Cruzar la frontera

Isaac Pedrouzo ESTO NO ES OREGÓN

OURENSE CIUDAD

MIGUEL VILLAR

17 feb 2018 . Actualizado a las 12:04 h.

Confundir frontera y límite es sencillo si uno se deja llevar.

Después de la línea que marca la frontera solo hay otro sitio distinto, y tras el linde del límite uno solo se cae o, peor aún, no tiene a donde cruzar. A veces no hay a donde ir. Yo pasé al otro lado de la frontera -esa con la que el río Miño divide Ourense- por amor, claro. Uno no se va más allá de algo sin la esperanza de encontrar, sin importar la búsqueda ni el fin, pones el pie en el otro lado y a ver qué pasa, como Indiana Jones. Cogía el autobús, el número 3, cada tarde a pesar de que el barrio del Puente no está tan lejos por mucho río que haya en el medio. Tan solo tardaba unos siete minutos en llegar y la parada anterior a la penúltima me dejaba a unos metros del portal de Raquel, pero yo seguía yendo en transporte publico evitando así el miedo que producían todas las historias y leyendas urbanas sobre la guerra de barrios, las peleas de institutos, lo que podían hacerme si me pillaban cruzando desde el otro lado.
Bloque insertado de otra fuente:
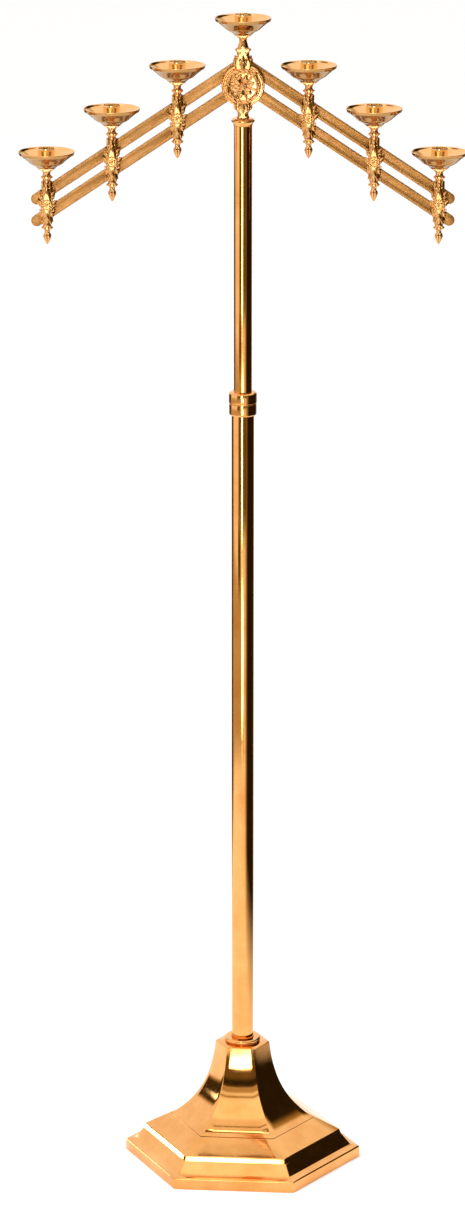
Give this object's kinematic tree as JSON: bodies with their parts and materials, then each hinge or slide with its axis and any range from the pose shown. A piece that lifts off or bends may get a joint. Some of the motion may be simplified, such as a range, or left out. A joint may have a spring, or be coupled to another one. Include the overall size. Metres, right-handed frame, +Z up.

Caminar no era una opción. Siempre, en cada viaje, me quedaba observando pasmado como una furgoneta estampada por imágenes, escudos, símbolos y colores del Real Madrid era custodiada desde el bar de enfrente al estacionamiento por su conductor que lucía siempre impoluta la equipación deportiva del club de fútbol. Todos los jueves la abuela de Raquel, mi novia de aquella época, gastaba la tarde de un modo fúnebre y siniestro sentada de riguroso luto en el banco debajo de su casa. El banco igual de negro y tétrico con el que su atuendo se mimetizaba en la misma estampa grisácea y cabizbaja. Siempre a la misma hora. Siempre con el mismo silencio. Alguien me dijo que la vida antigua era así. Al principio Ramón -así llamaré al madridista del que no recuerdo su verdadero nombre- solo pasaba a saludar con su mejor chándal del equipo blanco, buenas tardes y un par de palabras amables. Una tarde probó a sentarse al lado de la abuela, a hablar al aire esperando respuesta de la señora, empatía al menos. Buscando el último amor porque, aunque no lo había dicho, a una edad avanzada como la de ellos, ya solo queda un amor por gastar.

Probó a cantarle canciones guitarra en mano, al principio triviales, al final directas, pero la desdicha y la pena que pesan tanto en el proceso de superar el duelo se volvieron irreversibles ante cualquier intento.

La abuela de mi novia, educada en el catolicismo más clásico y extremo, no tenía ningún interés en dejar de ser la viuda perfecta que nunca engañaría a su marido, por muy profundo que este estuviese enterrado, y en un acto cruel y práctico a partes iguales se puso un colgante con el escudo del F.C. Barcelona. Sin disimulo. Hiriente. Pude escuchar como a Ramón se le torcía la columna vertebral. Fin.

Aquella chica del puente me dejó, al fin y al cabo yo era del otro lado. A Ramón volví a verlo con su furgoneta, feliz, celebrando algún título. Espero que también su último amor.